Both the line containing "lug = cut_clear(ears[side], [skull], shop)" and the line containing "bpy.data.objects.remove(obj)" belong in the answer, along with every line between them; print exactly those.
....
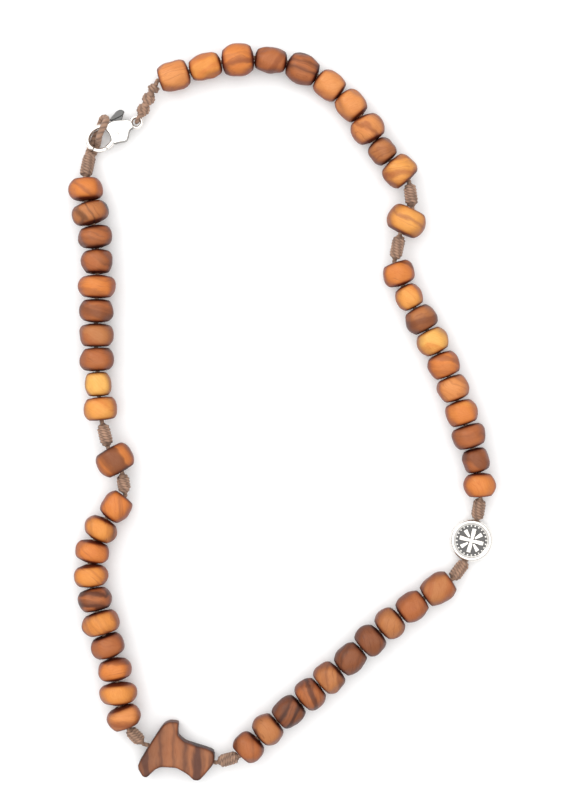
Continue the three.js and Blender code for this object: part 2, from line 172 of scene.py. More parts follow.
def clasp_place():
    """Puts the clasp's own frame, with its eye at the origin, into the rosary."""
    pivot = joint_point(joint_into("clasp_lever"))
    turn = Matrix.Rotation(CLASP_HEADING, 4, "Z")
    return Matrix.Translation(pivot - turn @ CLASP_PIVOT) @ turn


# ---------------------------------------------------------------- settings


class RosaryWood(bpy.types.PropertyGroup):
    grain_scale: bpy.props.FloatProperty(
        name="Grain scale", description="Growth bands per millimetre", default=0.42, min=0.05
    )
    contrast: bpy.props.FloatProperty(
        name="Contrast", description="Strength of the dark streaks", default=0.8, min=0.0, max=1.0,
        subtype="FACTOR",
    )
    unevenness: bpy.props.FloatProperty(
        name="Unevenness", description="How far hand turning strays from round",
        default=0.28 * MM, unit="LENGTH",
    )
    sides: bpy.props.IntProperty(name="Sides", description="Facets round a bead", default=56, min=12)


class RosaryCord(bpy.types.PropertyGroup):
    thickness: bpy.props.FloatProperty(
        name="Thickness", description="Cord diameter", default=1.0 * MM, unit="LENGTH"
    )
    wrap: bpy.props.FloatProperty(
        name="Whipping", description="Diameter of the whipped knots", default=3.1 * MM, unit="LENGTH"
    )
    colour: bpy.props.FloatVectorProperty(
        name="Colour", description="Cord colour", default=(0.30, 0.178, 0.118), size=3, subtype="COLOR"
    )


class RosaryMetal(bpy.types.PropertyGroup):
    colour: bpy.props.FloatVectorProperty(
        name="Silver", description="Polished silver", default=(0.88, 0.85, 0.81), size=3, subtype="COLOR"
    )
    # the dark tone: tarnished hollows on the medal, painted shade on the clasp's edges, and the colour of the
    # dark metal that paints shade on the lever
    dark: bpy.props.FloatVectorProperty(
        name="Tarnish", description="Darkened metal", default=(0.13, 0.127, 0.125), size=3, subtype="COLOR"
    )


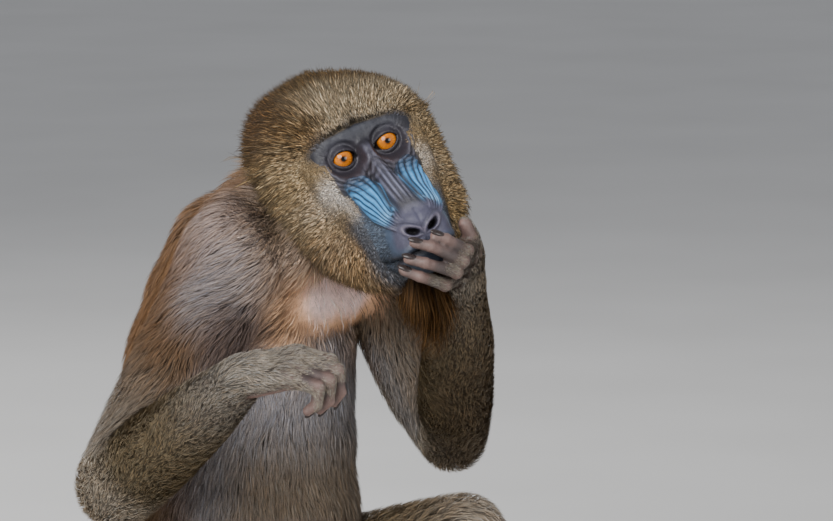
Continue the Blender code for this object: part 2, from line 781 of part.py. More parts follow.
# The left hand's finger joints, laid over the mouth, from forefinger to little finger
MOUTH_FINGERS = [
    [(-0.0315, -0.2664, 0.4035), (-0.0497, -0.2793, 0.4031),
     (-0.0702, -0.2762, 0.4133), (-0.0795, -0.2707, 0.4171)],
    [(-0.0331, -0.2678, 0.3957), (-0.0555, -0.2802, 0.3960),
     (-0.0824, -0.2721, 0.4088), (-0.0922, -0.2614, 0.4119)],
    [(-0.0347, -0.2644, 0.3881), (-0.0588, -0.2764, 0.3875),
     (-0.0865, -0.2699, 0.3970), (-0.0947, -0.2579, 0.4001)],
    [(-0.0363, -0.2581, 0.3795), (-0.0614, -0.2678, 0.3778),
     (-0.0853, -0.2642, 0.3863), (-0.0940, -0.2527, 0.3914)],
]
MOUTH_THUMB = [
    (-0.0159, -0.2521, 0.3815), (-0.0209, -0.2617, 0.3965),
    (-0.0301, -0.2667, 0.4100), (-0.0350, -0.2650, 0.4197),
]
MOUTH_NAILS = Vector((-0.461, -0.387, 0.799))
# How far each finger's three joints bend on the right hand, in degrees
FINGER_BEND = [(34, 56, 30), (38, 66, 34), (40, 72, 38), (40, 76, 42)]
FINGER_SIZE = [0.90, 1.0, 0.95, 0.80]
FINGER_ROOT = [0.0150, 0.0052, -0.0050, -0.0145]
THUMB_AIM = [(0.62, 0.34, 0.72), (0.86, 0.36, 0.36), (0.92, 0.38, 0.10)]


def hand_place(side, along, palm, thumb):
    """A point of the hand from its distances along, towards the palm side and towards the thumb."""
    return WRIST[side] + HAND_ALONG[side] * along + HAND_PALM[side] * palm + HAND_THUMB[side] * thumb


def finger_joints(side, finger):
    """The four joints of a finger and the way its nail faces."""
    if side == 1:
        joints = [Vector(place) for place in MOUTH_FINGERS[finger]]
        aim = (joints[3] - joints[2]).normalized()
        back = MOUTH_NAILS - aim * MOUTH_NAILS.dot(aim)
        return joints, back.normalized()
    size = FINGER_SIZE[finger]
    spread = FINGER_ROOT[finger]
    reach = 0.047 - 0.004 * abs(finger - 1)
    joint = hand_place(side, reach, 0.0015, spread)
    joints = [joint]
    bend = 0.0
    splay = Vector(HAND_THUMB[side]) * (spread * 3.2)
    for length, step in zip((0.027, 0.0185, 0.0135), FINGER_BEND[finger]):
        bend += math.radians(step)
        aim = HAND_ALONG[side] * math.cos(bend) + HAND_PALM[side] * math.sin(bend) + splay
        splay = splay * 0.4
        joint = joint + aim.normalized() * length * size
        joints.append(joint)
    back = HAND_ALONG[side] * math.sin(bend) - HAND_PALM[side] * math.cos(bend)
    return joints, back.normalized()


def thumb_joints(side):
    """The joints of one thumb and the way its nail faces."""
    if side == 1:
        joints = [Vector(place) for place in MOUTH_THUMB]
        aim = (joints[3] - joints[2]).normalized()
        away = Vector((0.940, 0.250, -0.150))
        back = away - aim * away.dot(aim)
        return joints, back.normalized()
    joint = hand_place(side, 0.012, 0.004, 0.0135)
    joints = [joint]
    for length, (along, palm, thumb) in zip((0.021, 0.0165, 0.013), THUMB_AIM):
        aim = HAND_ALONG[side] * along + HAND_PALM[side] * palm + HAND_THUMB[side] * thumb
        joint = joint + aim.normalized() * length
        joints.append(joint)
    aim = (joints[3] - joints[2]).normalized()
    away = HAND_ALONG[side] * 0.5 - HAND_PALM[side] * 0.85
    back = away - aim * away.dot(aim)
    return joints, back.normalized()


def nail(home, joints, back, width):
    """A long curved nail on the back of a fingertip."""
    aim = (joints[-1] - joints[-2]).normalized()
    across = aim.cross(back).normalized()
    turn = Matrix((across, aim, back)).transposed()
    middle = joints[-1] + aim * 0.0008 + back * width * 0.72
    return ball(home, middle, (width * 0.74, width * 1.35, width * 0.40), turn)


def hand(side, home, voxel, smoothing, triangles):
    """One hand with its palm, fingers and thumb as a single body."""
    along, palm_way = HAND_ALONG[side], HAND_PALM[side]
    pieces = [
        limb(home, [WRIST[side] - along * 0.012, WRIST[side], hand_place(side, 0.016, 0.001, 0)],
             [0.0195, 0.0185, 0.0165]),
        ball(home, hand_place(side, 0.020, 0.003, 0.009), (0.012, 0.012, 0.012)),
    ]
    for finger in range(4):
        joints, back = finger_joints(side, finger)
        base = hand_place(side, 0.010, 0.0, FINGER_ROOT[finger] * 0.62)
        pieces.append(limb(home, [base, joints[0]], [0.0088, 0.0066]))
        pieces.append(limb(home, [base + palm_way * 0.005, joints[0] + palm_way * 0.004], [0.0075, 0.0058]))
        pieces.append(ball(home, joints[0], (0.0062,) * 3))
        pieces.append(limb(home, joints[:2], [0.0056, 0.0048]))
        pieces.append(ball(home, joints[1], (0.0053,) * 3))
        pieces.append(limb(home, joints[1:3], [0.0048, 0.0044]))
        pieces.append(limb(home, joints[2:], [0.0045, 0.0040]))
        pieces.append(nail(home, joints, back, 0.0041))
    joints, back = thumb_joints(side)
    pieces.append(limb(home, joints[:2], [0.0100, 0.0066]))
    pieces.append(limb(home, joints[1:3], [0.0064, 0.0056]))
    pieces.append(limb(home, joints[2:], [0.0056, 0.0052]))
    pieces.append(nail(home, joints, back, 0.0045))
    return fused("hand", pieces, home, voxel, smoothing, triangles)


def toe_joints(side, toe):
    """Four joints of a toe, the great toe first, bent down to the ground."""
    ankle = ANKLE[side]
    if toe == 0:
        start = Vector((ankle.x - side * 0.013, ankle.y - 0.030, 0.0125))
        aims = [(-0.55, -0.83), (-0.48, -0.88), (-0.30, -0.95)]
        lengths = (0.024, 0.019, 0.014)
        heights = (0.0115, 0.0095, 0.0068)
    else:
        across = (0, -0.0145, -0.0050, 0.0050, 0.0145)[toe]
        start = Vector((ankle.x + side * across, ankle.y - 0.088 + abs(toe - 2.3) * 0.005, 0.0115))
        lean = (0, -0.12, -0.02, 0.06, 0.14)[toe]
        aims = [(lean, -1.0)] * 3
        size = (0, 0.95, 1.0, 0.97, 0.88)[toe]
        lengths = (0.021 * size, 0.016 * size, 0.012 * size)
        heights = (0.0150, 0.0105, 0.0062)
    joints = [start]
    for (across, ahead), length, height in zip(aims, lengths, heights):
        aim = Vector((side * across, ahead, 0)).normalized()
        joint = joints[-1] + aim * length
        joint.z = height
        joints.append(joint)
    aim = (joints[3] - joints[2]).normalized()
    back = Vector((0, 0, 1)) - aim * aim.z
    return joints, back.normalized()


def foot(side, home, voxel, smoothing, triangles):
    """One foot with its heel, sole and toes as a single body."""
    ankle = ANKLE[side]
    heel = Vector((ankle.x, ankle.y + 0.016, 0.0165))
    ball_of_foot = Vector((ankle.x, ankle.y - 0.072, 0.0120))
    pieces = [
        limb(home, [ankle + Vector((0, 0.004, 0.014)), ankle, ankle + Vector((0, -0.006, -0.014))],
             [0.0215, 0.0215, 0.0195]),
        ball(home, heel, (0.0185, 0.0215, 0.0178)),
        limb(home, [heel, heel.lerp(ball_of_foot, 0.5), ball_of_foot], [0.0170, 0.0160, 0.0128]),
        ball(home, ball_of_foot, (0.0235, 0.0240, 0.0130)),
        limb(home, [ankle + Vector((0, -0.012, -0.006)), ankle + Vector((0, -0.050, -0.019))],
             [0.0185, 0.0125]),
    ]
    for toe in range(5):
        joints, back = toe_joints(side, toe)
        thick = 0.0072 if toe == 0 else 0.0062
        pieces.append(limb(home, joints[:2], [thick * 1.25, thick]))
        pieces.append(limb(home, joints[1:3], [thick, thick * 0.93]))
        pieces.append(limb(home, joints[2:], [thick * 0.95, thick * 0.85]))
        pieces.append(nail(home, joints, back, thick * 0.82))
    middle = Vector((ankle.x - side * 0.006, ankle.y - 0.022, 0.0145))
    pieces.append(limb(home, [middle, toe_joints(side, 0)[0][0]], [0.0140, 0.0108]))
    return fused("foot", pieces, home, voxel, smoothing, triangles)


def ear(side, home):
    """A rounded cup that opens outwards and forwards."""
    turn = head_turn().to_3x3() @ Matrix.Rotation(math.radians(-28 * side), 3, "Z")
    middle = in_head(side * 0.0590, 0.056, 0.008)
    outwards = turn @ Vector((side, 0, 0))
    cup = ball(home, middle, (0.0090, 0.0120, 0.0140), turn)
    hollow = ball(home, middle + outwards * 0.0076, (0.0095, 0.0086, 0.0104), turn)
    combine(cup, hollow, "DIFFERENCE")
    drop(hollow)
    return thinned(cup, 220, home, "ear")


def cut_clear(obj, others, home):
    """Cuts the object back from the others, a small gap away from each."""
    for other in others:
        cutter = grown(other, GAP, home)
        combine(obj, cutter, "DIFFERENCE")
        drop(cutter)
        combine(obj, other, "DIFFERENCE")
    obj.data = mended(largest_only(obj.data))
    return obj


def finish(obj, name, material_name, home):
    """Moves the object to the parts' collection under its name, all triangles and one material."""
    obj.name = name
    obj.data.name = name
    for found in list(obj.users_collection):
        found.objects.unlink(obj)
    home.objects.link(obj)
    obj.data.materials.clear()
    obj.data.materials.append(material(material_name))
    return obj


def build():
    """Make every node, trimmed to its neighbours, on its own material."""
    clear_scene()
    parts = collection("mandrill")
    shop = collection("workshop")

    palms = {}
    for side, word in SIDES.items():
        paw = hand(side, shop, 0.0015, 2, 900)
        wrist_cut = WRIST[side] - HAND_ALONG[side] * 0.004
        way = (WRIST[side] - ELBOW[side]).normalized()
        palms[side] = trimmed(paw, wrist_cut + way * GAP / 2, -way, shop, "palm")
        drop(paw)
    arms = {side: arm(side, shop) for side in SIDES}
    skull = head(shop, 0.5, 3300)
    chest = trunk(shop)
    neck_line = [Vector((0.004, -0.074, 0.402)), Vector((0.012, -0.098, 0.426)), Vector((0.020, -0.118, 0.448))]
    neck = fused("neck", [limb(shop, neck_line, [0.048, 0.047, 0.046])], shop, 0.006, 4, 260)
    ears = {side: ear(side, shop) for side in SIDES}
    keep_off = away_from([
        (chest, 0.0, 0.05), (neck, 0.0, 0.04), (palms[1], 0.003, 0.008), (arms[1], -0.008, 0.03),
        (arms[-1], -0.010, 0.03), (ears[1], 0.0030, 0.004), (ears[-1], 0.0030, 0.004),
    ])
    skull = with_locks(skull, ruff_locks(shop, keep_off), 5800, shop)
    open_sockets(skull, shop)
    cut_clear(skull, [palms[1]], shop)
    cut_clear(neck, [skull], shop)
    body = cut_clear(chest, [skull, neck], shop)
    body = trimmed_to_ground(body, shop)
    brush = cut_clear(tail(shop), [body], shop)
    finish(brush, "tail", "coat", parts)

    for side, word in SIDES.items():
        both = cut_clear(arms[side], [body, neck, skull], shop)
        fold = (SHOULDER[side] - ELBOW[side]).normalized() - (WRIST[side] - ELBOW[side]).normalized()
        fore, upper = split(both, ELBOW[side], fold, ("fore", "upper"), shop)
        wrist_cut = WRIST[side] - HAND_ALONG[side] * 0.004
        way = (WRIST[side] - ELBOW[side]).normalized()
        fore_cut = trimmed(fore, wrist_cut - way * GAP / 2, way, shop, "fore_cut")
        drop(fore)
        finish(upper, "upper_arm_" + word, "coat", parts)
        finish(fore_cut, "forearm_" + word, "coat", parts)
        finish(palms[side], "hand_" + word, "hand_skin", parts)

        both = cut_clear(leg(side, shop), [body], shop)
        fold = (HIP[side] - KNEE[side]).normalized() - (ANKLE[side] - KNEE[side]).normalized()
        shin, thigh = split(both, KNEE[side], fold, ("shin", "thigh"), shop)
        ankle_cut = ANKLE[side] + Vector((0, 0, 0.006))
        shin_cut = trimmed(shin, ankle_cut + Vector((0, 0, GAP / 2)), (0, 0, -1), shop, "shin_cut")
        drop(shin)
        sole = foot(side, shop, 0.0017, 2, 700)
        sole_cut = trimmed(sole, ankle_cut - Vector((0, 0, GAP / 2)), (0, 0, 1), shop, "sole_cut")
        drop(sole)
        finish(thigh, "thigh_" + word, "coat", parts)
        finish(shin_cut, "shin_" + word, "coat", parts)
        finish(trimmed_to_ground(sole_cut, shop), "foot_" + word, "hand_skin", parts)

        lug = cut_clear(ears[side], [skull], shop)
        finish(lug, "ear_" + word, "skin", parts)
        finish(thinned(eye(side, shop), 200, shop, "ball"), "eye_" + word, "eye", parts)
    finish(body, "torso", "coat", parts)
    finish(neck, "neck", "coat", parts)
    finish(skull, "head", "coat", parts)


def trimmed_to_ground(obj, home):
    """The object with a small flat where it rests on the ground."""
    made = trimmed(obj, Vector((0, 0, GROUND)), (0, 0, -1), home, obj.name)
    drop(obj)
    return made


build()
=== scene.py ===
"""The sitting mandrill dressed for show: a skin, a coat of fine tufts, eyes and nails, over the frame."""

import json
import math

import bmesh
import bpy
import numpy as np
from mathutils import Matrix, Vector
from mathutils.bvhtree import BVHTree
from mathutils.kdtree import KDTree

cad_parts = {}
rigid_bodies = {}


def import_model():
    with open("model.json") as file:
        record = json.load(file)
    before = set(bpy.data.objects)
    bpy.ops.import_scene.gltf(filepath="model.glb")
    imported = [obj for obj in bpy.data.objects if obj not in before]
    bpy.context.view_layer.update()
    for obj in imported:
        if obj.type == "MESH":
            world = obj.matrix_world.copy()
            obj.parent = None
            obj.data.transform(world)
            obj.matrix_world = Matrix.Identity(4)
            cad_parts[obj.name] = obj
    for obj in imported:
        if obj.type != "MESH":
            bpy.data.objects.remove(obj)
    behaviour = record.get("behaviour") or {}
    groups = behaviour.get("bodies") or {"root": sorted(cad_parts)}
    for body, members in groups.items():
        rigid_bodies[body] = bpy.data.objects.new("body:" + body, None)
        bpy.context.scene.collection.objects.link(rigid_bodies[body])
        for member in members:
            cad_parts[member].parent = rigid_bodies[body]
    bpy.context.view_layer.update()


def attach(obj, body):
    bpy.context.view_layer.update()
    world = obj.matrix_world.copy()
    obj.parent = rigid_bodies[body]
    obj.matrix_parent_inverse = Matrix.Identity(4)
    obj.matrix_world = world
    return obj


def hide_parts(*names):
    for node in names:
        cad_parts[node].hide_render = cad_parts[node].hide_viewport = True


for item in list(bpy.data.objects):
    bpy.data.objects.remove(item)
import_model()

bl_info = {
    "name": "Sitting mandrill",
    "version": (1, 0, 0),
    "blender": (4, 5, 0),
    "location": "3D View > Sidebar > Mandrill",
    "description": "Skin, coat, eyes and nails of a life-size sitting mandrill",
    "category": "Object",
}

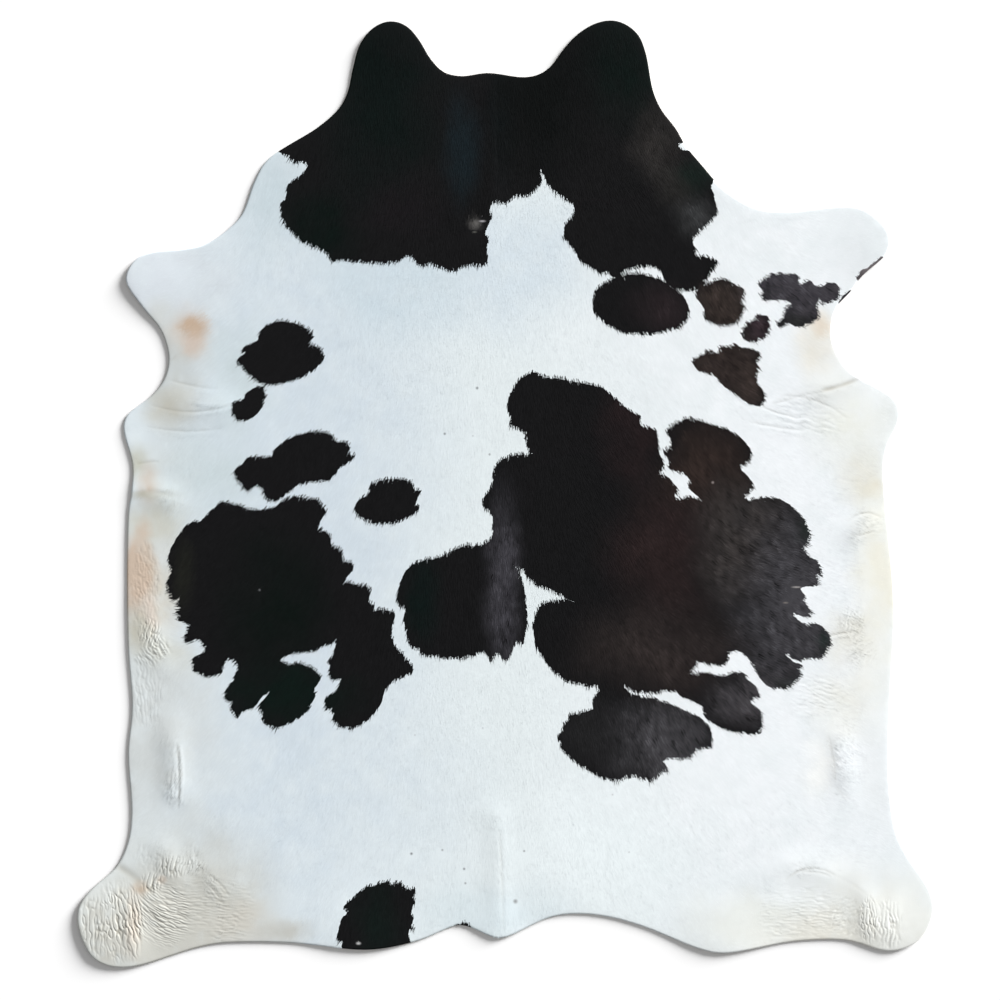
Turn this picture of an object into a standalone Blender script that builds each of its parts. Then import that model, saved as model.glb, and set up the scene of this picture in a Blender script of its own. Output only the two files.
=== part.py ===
"""Cowhide rug: one whole hide with its hair on, lying flat, hair side up.

Metres, +Z up, +Y towards the neck. The origin is under the middle of the hide, on the floor that the
flesh side rests on. The hide is cut as one piece: a trimmed neck with two rounded lobes, two forelegs,
two bellies, two hind shanks and a stub of tail. The sheet is flat but for a few low folds, and for the
tips of the lobes and shanks, which lift a few millimetres.
"""

import math
from typing import NamedTuple

import bmesh
import bpy
from mathutils import Vector
from mathutils.geometry import delaunay_2d_cdt

CM = 0.01                    # the tables below are in centimetres

# Driving dimensions
LEATHER_THICK = 0.0020       # tanned skin
HAIR_THICK = 0.0028          # short hair, combed flat
SHEET_THICK = LEATHER_THICK + HAIR_THICK
EDGE_ROUND = 0.0016          # the hair rolls over the cut edge
EDGE_SEGMENTS = 2
RIM_STEP = 0.019             # spacing of points along the cut edge
OPEN_STEP = 0.072            # spacing of points where the hide lies flat
FOLD_STEP = 0.026            # spacing of points on the folds
TIP_STEP = 0.052             # spacing of points on the lifted tips
RIM_MARGIN = 0.011           # no inner point lies nearer the cut edge than this
CURVE_STEPS = 12             # steps of the smooth outline between two of its points

HAIR_COLOUR = (0.70, 0.76, 0.79, 1.0)
HAIR_ROUGHNESS = 0.75


class Stretch(NamedTuple):
    """One named stretch of the cut edge, its points in centimetres from the middle of the back."""

    name: str
    points: tuple


class Fold(NamedTuple):
    """One low fold that stands up from the floor along a straight line, in centimetres."""

    name: str
    x0: float
    y0: float
    x1: float
    y1: float
    width: float             # from the crest to where the sheet is flat again
    height: float


class Tip(NamedTuple):
    """One lobe or shank whose end lifts off the floor, in centimetres."""

    name: str
    x: float
    y: float
    reach: float             # from the tip to where the sheet is flat again
    lift: float


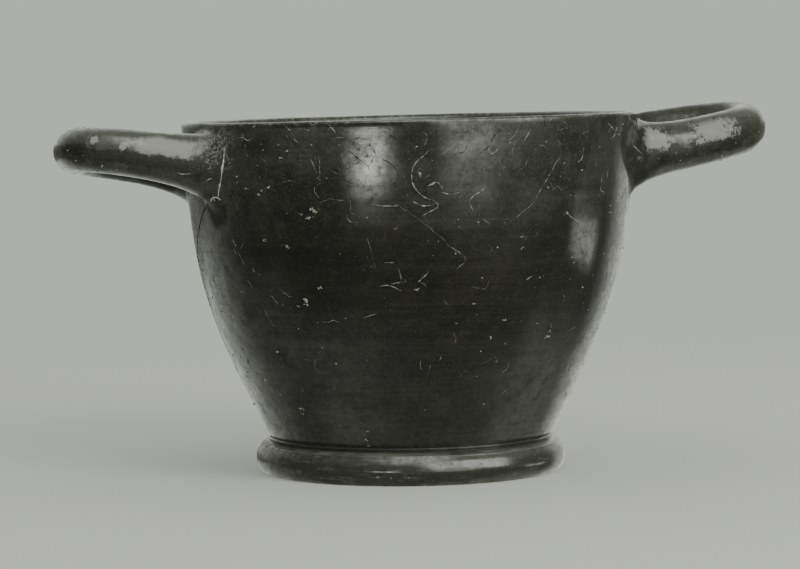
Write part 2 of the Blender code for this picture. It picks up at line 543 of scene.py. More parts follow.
def polyline(
    name: str,
    points: Rows,
    fields: dict[str, Rows],
    starts: Iterable[int] = (),
) -> Object:
    """Lines of points with their measures, for a tree to follow.

    Args:
        name: Name of the object.
        points: Rows of x, y and z.
        fields: Numbers or vectors kept on the points, by name.
        starts: Rows at which a new line starts.

    Returns:
        The object.
    """
    mesh = bpy.data.meshes.new(name)
    ends = sorted(set(range(1, len(points))) - set(starts))
    mesh.from_pydata(points.tolist(), [(number - 1, number) for number in ends], [])
    for key, values in fields.items():
        kind, what = ("FLOAT_VECTOR", "vector") if values.ndim > 1 else ("FLOAT", "value")
        made = mesh.attributes.new(key, kind, "POINT")
        made.data.foreach_set(what, values.astype(np.float32).ravel())
    return link(name, mesh)


def points_of(mesh: bpy.types.Mesh) -> Rows:
    """Reads the points of a mesh.

    Args:
        mesh: The mesh.

    Returns:
        Rows of x, y and z.
    """
    points = np.empty(len(mesh.vertices) * 3)
    mesh.vertices.foreach_get("co", points)
    return points.reshape(-1, 3)


def set_points(mesh: bpy.types.Mesh, points: Rows) -> None:
    """Moves the points of a mesh to those rows of x, y and z."""
    mesh.vertices.foreach_set("co", points.astype(np.float32).ravel())
    mesh.update()


def made_plain(made: Object) -> None:
    """Turns an object's modifiers into its plain mesh, and removes them.

    Args:
        made: The object.
    """
    graph = bpy.context.evaluated_depsgraph_get()
    mesh = bpy.data.meshes.new_from_object(made.evaluated_get(graph))
    mesh.name = made.name
    made.modifiers.clear()
    made.data = mesh


def cut_or_joined(made: Object, other: Object, **settings: str) -> None:
    """Runs a Boolean on an object, after which the other object is gone.

    Args:
        made: The object.
        other: What is joined to it or cuts it.
        settings: What the Boolean is set to.
    """
    joint = made.modifiers.new("joint", "BOOLEAN")
    for name, value in {"solver": "EXACT", "object": other, **settings}.items():
        setattr(joint, name, value)
    made_plain(made)
    bpy.data.objects.remove(other, do_unlink=True)


def tidied(mesh: bpy.types.Mesh, weld: float) -> None:
    """Merges points closer than the weld and turns every face outwards.

    Args:
        mesh: The mesh.
        weld: Distance under which points are merged.
    """
    shape = bmesh.new()
    shape.from_mesh(mesh)
    bmesh.ops.remove_doubles(shape, verts=shape.verts, dist=weld)
    bmesh.ops.recalc_face_normals(shape, faces=shape.faces)
    shape.to_mesh(mesh)
    shape.free()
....
**Result for this task:**
        lug = cut_clear(ears[side], [skull], shop)
        finish(lug, "ear_" + word, "skin", parts)
        finish(thinned(eye(side, shop), 200, shop, "ball"), "eye_" + word, "eye", parts)
    finish(body, "torso", "coat", parts)
    finish(neck, "neck", "coat", parts)
    finish(skull, "head", "coat", parts)


def trimmed_to_ground(obj, home):
    """The object with a small flat where it rests on the ground."""
    made = trimmed(obj, Vector((0, 0, GROUND)), (0, 0, -1), home, obj.name)
    drop(obj)
    return made


build()
=== scene.py ===
"""The sitting mandrill dressed for show: a skin, a coat of fine tufts, eyes and nails, over the frame."""

import json
import math

import bmesh
import bpy
import numpy as np
from mathutils import Matrix, Vector
from mathutils.bvhtree import BVHTree
from mathutils.kdtree import KDTree

cad_parts = {}
rigid_bodies = {}


def import_model():
    with open("model.json") as file:
        record = json.load(file)
    before = set(bpy.data.objects)
    bpy.ops.import_scene.gltf(filepath="model.glb")
    imported = [obj for obj in bpy.data.objects if obj not in before]
    bpy.context.view_layer.update()
    for obj in imported:
        if obj.type == "MESH":
            world = obj.matrix_world.copy()
            obj.parent = None
            obj.data.transform(world)
            obj.matrix_world = Matrix.Identity(4)
            cad_parts[obj.name] = obj
    for obj in imported:
        if obj.type != "MESH":
            bpy.data.objects.remove(obj)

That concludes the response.